**DESCRIPTION OF THE TASK**
The lines to be extracted run from the start of the listing through the line containing "bearing_ball_radius, bearing_ball_count, bearing_middle_y)"; copy them exactly and nothing else.

**DATA SEGMENT**
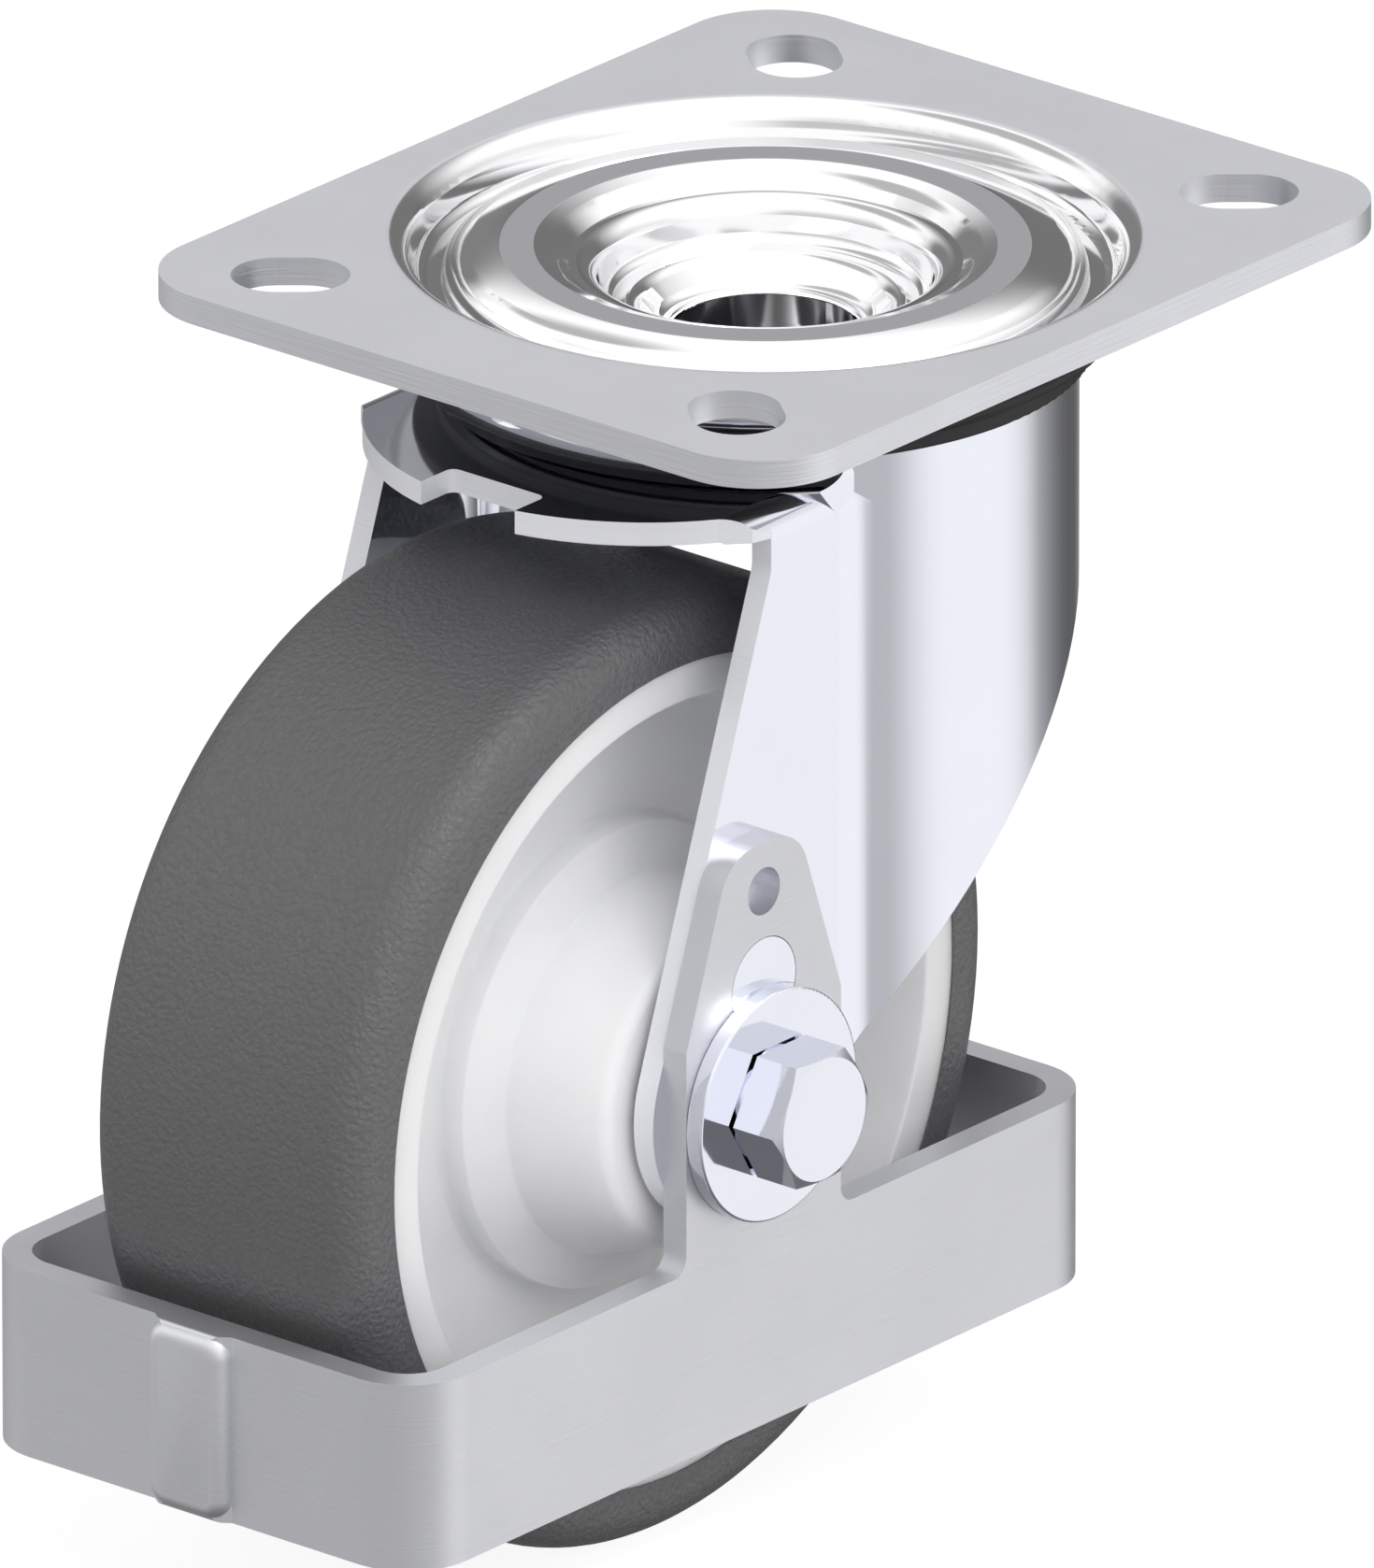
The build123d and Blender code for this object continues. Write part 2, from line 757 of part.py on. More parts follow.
def make_wheel_centre():
    return both_faces(
        [
            (tube_radius + hub_core_gap, bearing_inner_y),
            (bearing_outer_radius, bearing_inner_y),
            (bearing_outer_radius, boss_end_y),
            (boss_end_radius, boss_end_y, press_round),
            (boss_root_radius, boss_root_y, boss_root_round),
            (disc_radius, disc_face_y, broken_edge),
            (disc_radius, web_thickness / 2, disc_foot_round),
            (rim_radius - rim_wall - recess_draft, web_thickness / 2, recess_round),
            (rim_radius - rim_wall, rim_half, broken_edge),
            (rim_radius, rim_half),
            (rim_radius, rim_groove_width / 2 + rim_groove_depth),
            (rim_radius - rim_groove_depth, rim_groove_width / 2),
        ]
    )


def make_tyre():
    return both_faces(
        [
            (rim_radius - rim_groove_depth, rim_groove_width / 2),
            (rim_radius, rim_groove_width / 2 + rim_groove_depth),
            (rim_radius, tyre_half),
            (wheel_radius, tyre_half, tyre_shoulder_radius),
        ]
    )


def bearing_ring(inner, outer):
    """One bearing ring about the axle with its ball groove."""
    body = turned(
        [
            (inner, bearing_inner_y, bearing_edge_round),
            (outer, bearing_inner_y, bearing_edge_round),
            (outer, bearing_outer_y, bearing_edge_round),
            (inner, bearing_outer_y, bearing_edge_round),
        ]
    )
    groove = Pos(bearing_pitch, bearing_middle_y) * Circle(bearing_ball_radius + race_clearance)
    return axle * (body - revolve(Plane.XZ * groove, Axis.Z))


def make_inner_ring():
    return bearing_ring(tube_radius, tube_radius + bearing_ring_wall)


def make_outer_ring():
    return bearing_ring(bearing_outer_radius - bearing_ring_wall, bearing_outer_radius)


def make_bearing_balls():
    return axle * ball_ring(bearing_pitch, bearing_ball_radius, bearing_ball_count, bearing_middle_y)


def make_shield(low):
    return axle * ring(
        tube_radius + bearing_ring_wall + shield_gap,
        bearing_outer_radius - bearing_ring_wall,
        low,
        low + shield_thickness,
    )


inner_ring_left, inner_ring_right = both_sides(make_inner_ring)
outer_ring_left, outer_ring_right = both_sides(make_outer_ring)
balls_left, balls_right = both_sides(make_bearing_balls)
shield_out_left, shield_out_right = both_sides(
    lambda: make_shield(bearing_outer_y - shield_inset - shield_thickness)
)
shield_in_left, shield_in_right = both_sides(lambda: make_shield(bearing_inner_y + shield_inset))
washer_left, washer_right = both_sides(make_washer)
upper_count = balls_that_fit(upper_pitch_radius, upper_ball_radius)
lower_count = balls_that_fit(lower_pitch_radius, lower_ball_radius)

nodes = {
    "top_plate": make_top_plate(),
    "kingpin": make_kingpin(),
    "lower_ball_cup": make_lower_ball_cup(),
    "swivel_seal": make_swivel_seal(),
    "fork": make_fork(),
    "upper_ball_race": ball_ring(upper_pitch_radius, upper_ball_radius, upper_count, upper_ball_z),
    "lower_ball_race": ball_ring(lower_pitch_radius, lower_ball_radius, lower_count, lower_ball_z),
    "foot_guard": make_foot_guard(),
    "axle_bolt": make_axle_bolt(),
    "bolt_washer": washer_right,
    "nut_washer": washer_left,
    "lock_nut": make_lock_nut(),
    "nut_insert": make_nut_insert(),
    "axle_tube": make_axle_tube(),
    "bearing_inner_ring_left": inner_ring_left,
    "bearing_inner_ring_right": inner_ring_right,
    "wheel_centre": make_wheel_centre(),
    "tyre": make_tyre(),
    "bearing_outer_ring_left": outer_ring_left,
    "bearing_outer_ring_right": outer_ring_right,
    "bearing_balls_left": balls_left,
    "bearing_balls_right": balls_right,
    "bearing_shield_outer_left": shield_out_left,
    "bearing_shield_inner_left": shield_in_left,
    "bearing_shield_outer_right": shield_out_right,
    "bearing_shield_inner_right": shield_in_right,
}

for name, shape in nodes.items():
    export_step(shape, f"parts/{name}.step")
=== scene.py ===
from math import cos, radians, sin, tau

import bmesh
import bpy
from bpy.props import FloatProperty, FloatVectorProperty, IntProperty, PointerProperty
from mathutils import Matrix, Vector


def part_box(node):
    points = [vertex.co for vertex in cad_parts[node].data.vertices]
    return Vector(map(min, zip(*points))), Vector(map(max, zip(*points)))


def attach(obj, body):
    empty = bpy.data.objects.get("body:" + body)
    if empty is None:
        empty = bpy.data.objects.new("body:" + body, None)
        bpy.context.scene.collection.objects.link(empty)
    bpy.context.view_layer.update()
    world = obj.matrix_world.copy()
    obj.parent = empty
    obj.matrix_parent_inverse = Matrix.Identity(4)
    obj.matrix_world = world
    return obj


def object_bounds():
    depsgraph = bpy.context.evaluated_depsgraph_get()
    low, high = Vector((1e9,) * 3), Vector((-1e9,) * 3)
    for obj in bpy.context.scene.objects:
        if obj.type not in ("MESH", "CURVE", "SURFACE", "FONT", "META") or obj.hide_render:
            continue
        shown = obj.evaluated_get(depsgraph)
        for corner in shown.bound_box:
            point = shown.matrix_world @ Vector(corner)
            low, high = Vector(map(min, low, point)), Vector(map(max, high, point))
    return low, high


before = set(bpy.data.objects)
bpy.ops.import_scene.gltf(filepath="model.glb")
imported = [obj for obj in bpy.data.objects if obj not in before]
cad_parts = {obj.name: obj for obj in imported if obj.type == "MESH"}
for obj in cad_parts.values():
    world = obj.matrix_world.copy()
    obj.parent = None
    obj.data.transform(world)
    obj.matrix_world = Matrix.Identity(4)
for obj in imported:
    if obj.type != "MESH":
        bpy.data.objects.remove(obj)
packed_box = [list(corner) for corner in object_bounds()]

bl_info = {
    "name": "Swivel Caster Finish",
    "version": (1, 0, 0),
    "blender": (4, 5, 0),
    "location": "3D View > Sidebar > Caster",
    "description": "Finishes a swivel caster with plated steel, a white wheel and a dark tyre",
    "category": "Object",
}

mm = 0.001


# Sizes and colours to change
class SteelFinish(bpy.types.PropertyGroup):
    """Colours and surface of the plated steel."""

    satin_colour: FloatVectorProperty(
        name="Satin steel",
        description="Colour of the zinc-plated flat faces of the plate and the guard",
        subtype="COLOR",
        size=3,
        min=0,
        max=1,
        default=(0.77, 0.775, 0.81),
    )
    satin_roughness: FloatProperty(
        name="Satin roughness",
        description="How blurred reflections are on the satin faces",
        subtype="FACTOR",
        min=0,
        max=1,
        default=0.46,
    )
    bright_colour: FloatVectorProperty(
        name="Bright steel",
        description="Colour of the mirror-bright plating",
        subtype="COLOR",
        size=3,
        min=0,
        max=1,
        default=(0.86, 0.875, 0.95),
    )
    polished_colour: FloatVectorProperty(
        name="Polished dish",
        description="Colour of the polished dish and rivet",
        subtype="COLOR",
        size=3,
        min=0,
        max=1,
        default=(0.94, 0.94, 0.95),
    )
    bright_roughness: FloatProperty(
        name="Bright roughness",
        description="How blurred reflections are on the mirror-bright plating",
        subtype="FACTOR",
        min=0,
        max=1,
        default=0.07,
    )
    satin_metal: FloatProperty(
        name="Satin metal share",
        description="How metallic the matt zinc layer is, from 0 to 1",
        subtype="FACTOR",
        min=0,
        max=1,
        default=0.68,
    )
    brush_spacing: FloatProperty(
        name="Brush line spacing",
        description="Distance between the fine lines on the cut edges of the sheet",
        unit="LENGTH",
        min=0.05 * mm,
        default=0.25 * mm,
    )
    brush_depth: FloatProperty(
        name="Brush line depth",
        description="Depth of the fine lines on the cut edges of the sheet",
        unit="LENGTH",
        min=0,
        default=0.035 * mm,
    )


class WheelFinish(bpy.types.PropertyGroup):
    """Colours and grain of the wheel."""

    centre_colour: FloatVectorProperty(
        name="Wheel centre",
        description="Colour of the white plastic",
        subtype="COLOR",
        size=3,
        min=0,
        max=1,
        default=(0.88, 0.882, 0.89),
    )
    tyre_colour: FloatVectorProperty(
        name="Tyre",
        description="Colour of the tyre",
        subtype="COLOR",
        size=3,
        min=0,
        max=1,
        default=(0.097, 0.098, 0.101),
    )
    grain_size: FloatProperty(
        name="Grain size",
        description="Width of one fold of the tyre's leathery grain",
        unit="LENGTH",
        min=0.2 * mm,
        default=0.62 * mm,
    )
    grain_depth: FloatProperty(
        name="Grain depth",
        description="Height of the tyre's leathery grain",
        unit="LENGTH",
        min=0,
        default=0.15 * mm,
    )


class ThreadSize(bpy.types.PropertyGroup):
    """Thread on the end of the axle bolt."""

    radius: FloatProperty(
        name="Radius",
        description="Outer radius of the thread",
        unit="LENGTH",
        min=1 * mm,
        default=4.0 * mm,
    )
    pitch: FloatProperty(
        name="Pitch",
        description="Rise of the thread in one turn",
        unit="LENGTH",
        min=0.5 * mm,
        default=1.25 * mm,
    )
    depth: FloatProperty(
        name="Depth",
        description="Height of the thread over its root",
        unit="LENGTH",
        min=0.2 * mm,
        default=0.62 * mm,
    )
    steps: IntProperty(
        name="Steps in a turn",
        description="How finely each turn of the thread is divided",
        min=12,
        max=96,
        default=48,
    )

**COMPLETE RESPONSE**
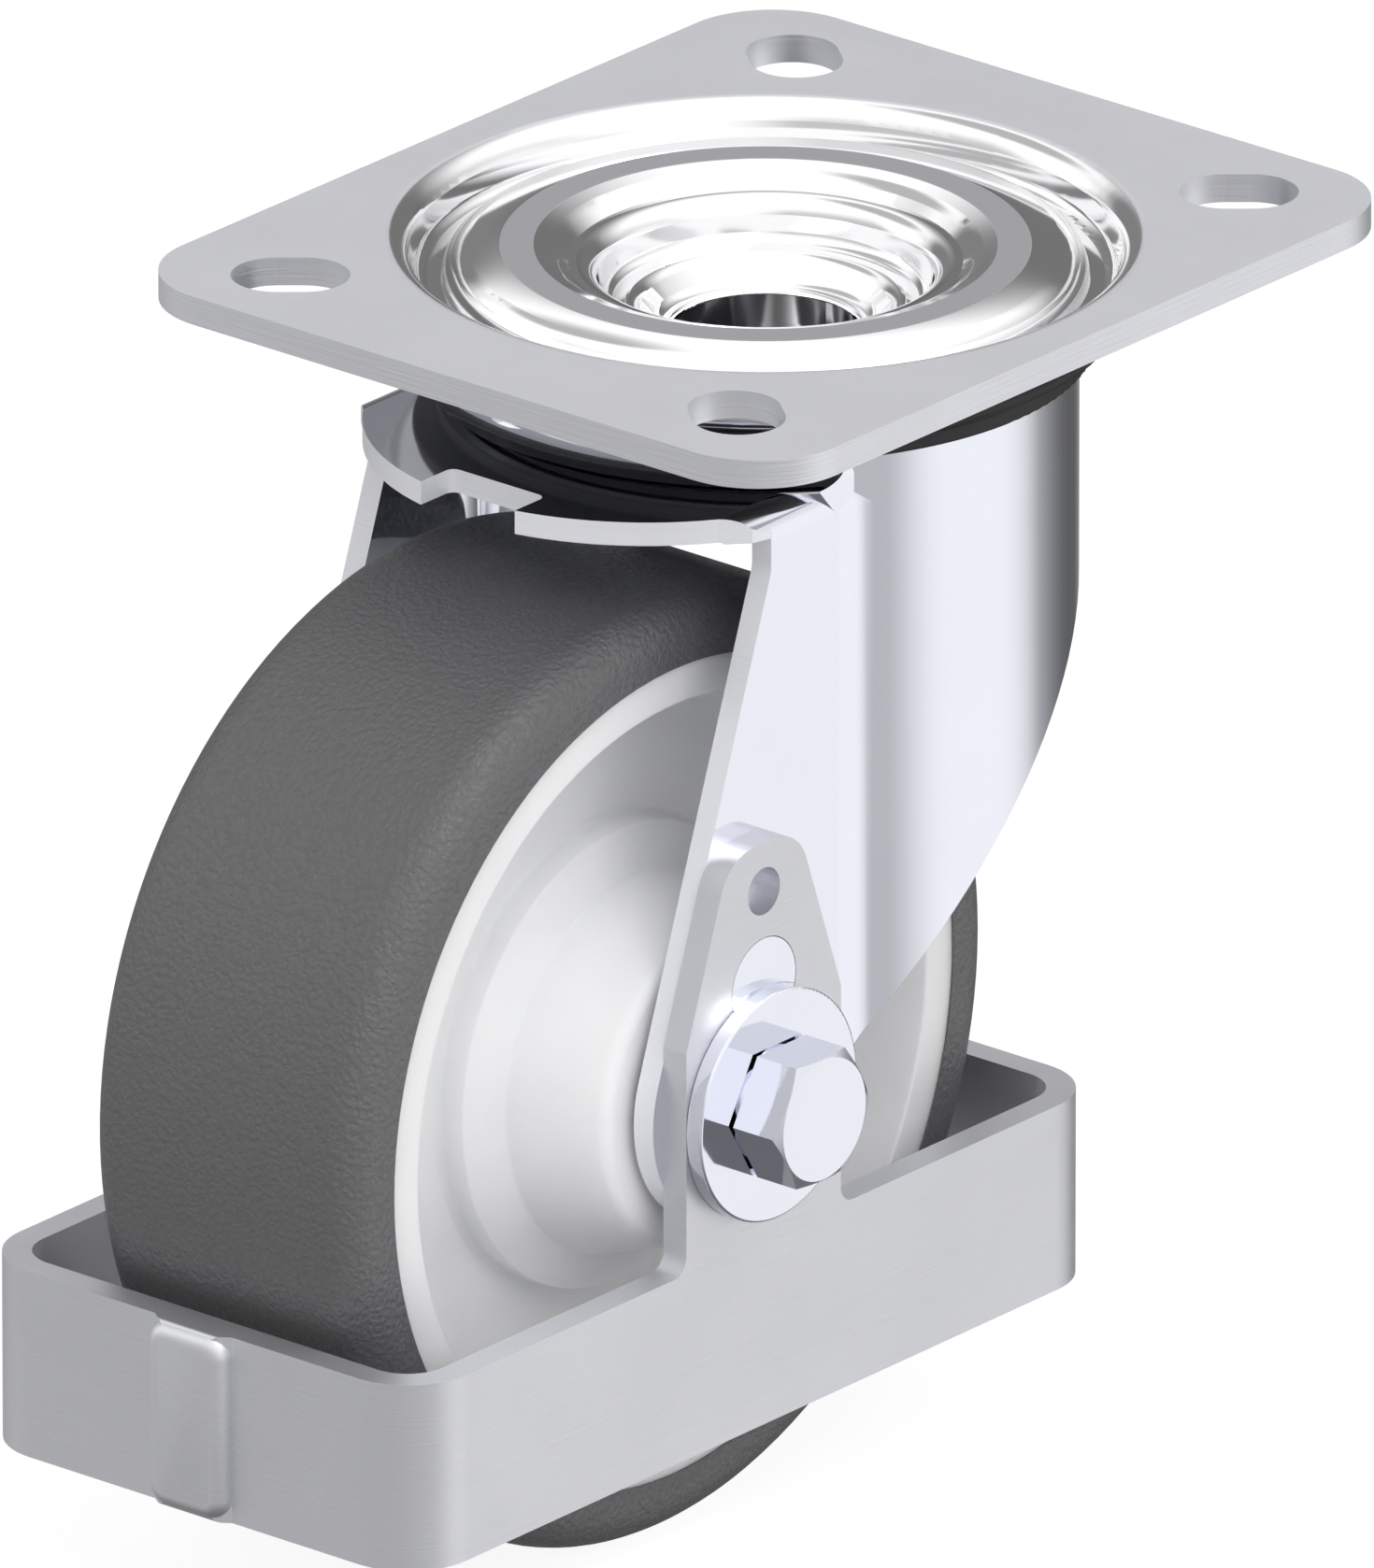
The build123d and Blender code for this object continues. Write part 2, from line 757 of part.py on. More parts follow.
def make_wheel_centre():
    return both_faces(
        [
            (tube_radius + hub_core_gap, bearing_inner_y),
            (bearing_outer_radius, bearing_inner_y),
            (bearing_outer_radius, boss_end_y),
            (boss_end_radius, boss_end_y, press_round),
            (boss_root_radius, boss_root_y, boss_root_round),
            (disc_radius, disc_face_y, broken_edge),
            (disc_radius, web_thickness / 2, disc_foot_round),
            (rim_radius - rim_wall - recess_draft, web_thickness / 2, recess_round),
            (rim_radius - rim_wall, rim_half, broken_edge),
            (rim_radius, rim_half),
            (rim_radius, rim_groove_width / 2 + rim_groove_depth),
            (rim_radius - rim_groove_depth, rim_groove_width / 2),
        ]
    )


def make_tyre():
    return both_faces(
        [
            (rim_radius - rim_groove_depth, rim_groove_width / 2),
            (rim_radius, rim_groove_width / 2 + rim_groove_depth),
            (rim_radius, tyre_half),
            (wheel_radius, tyre_half, tyre_shoulder_radius),
        ]
    )


def bearing_ring(inner, outer):
    """One bearing ring about the axle with its ball groove."""
    body = turned(
        [
            (inner, bearing_inner_y, bearing_edge_round),
            (outer, bearing_inner_y, bearing_edge_round),
            (outer, bearing_outer_y, bearing_edge_round),
            (inner, bearing_outer_y, bearing_edge_round),
        ]
    )
    groove = Pos(bearing_pitch, bearing_middle_y) * Circle(bearing_ball_radius + race_clearance)
    return axle * (body - revolve(Plane.XZ * groove, Axis.Z))


def make_inner_ring():
    return bearing_ring(tube_radius, tube_radius + bearing_ring_wall)


def make_outer_ring():
    return bearing_ring(bearing_outer_radius - bearing_ring_wall, bearing_outer_radius)


def make_bearing_balls():
    return axle * ball_ring(bearing_pitch, bearing_ball_radius, bearing_ball_count, bearing_middle_y)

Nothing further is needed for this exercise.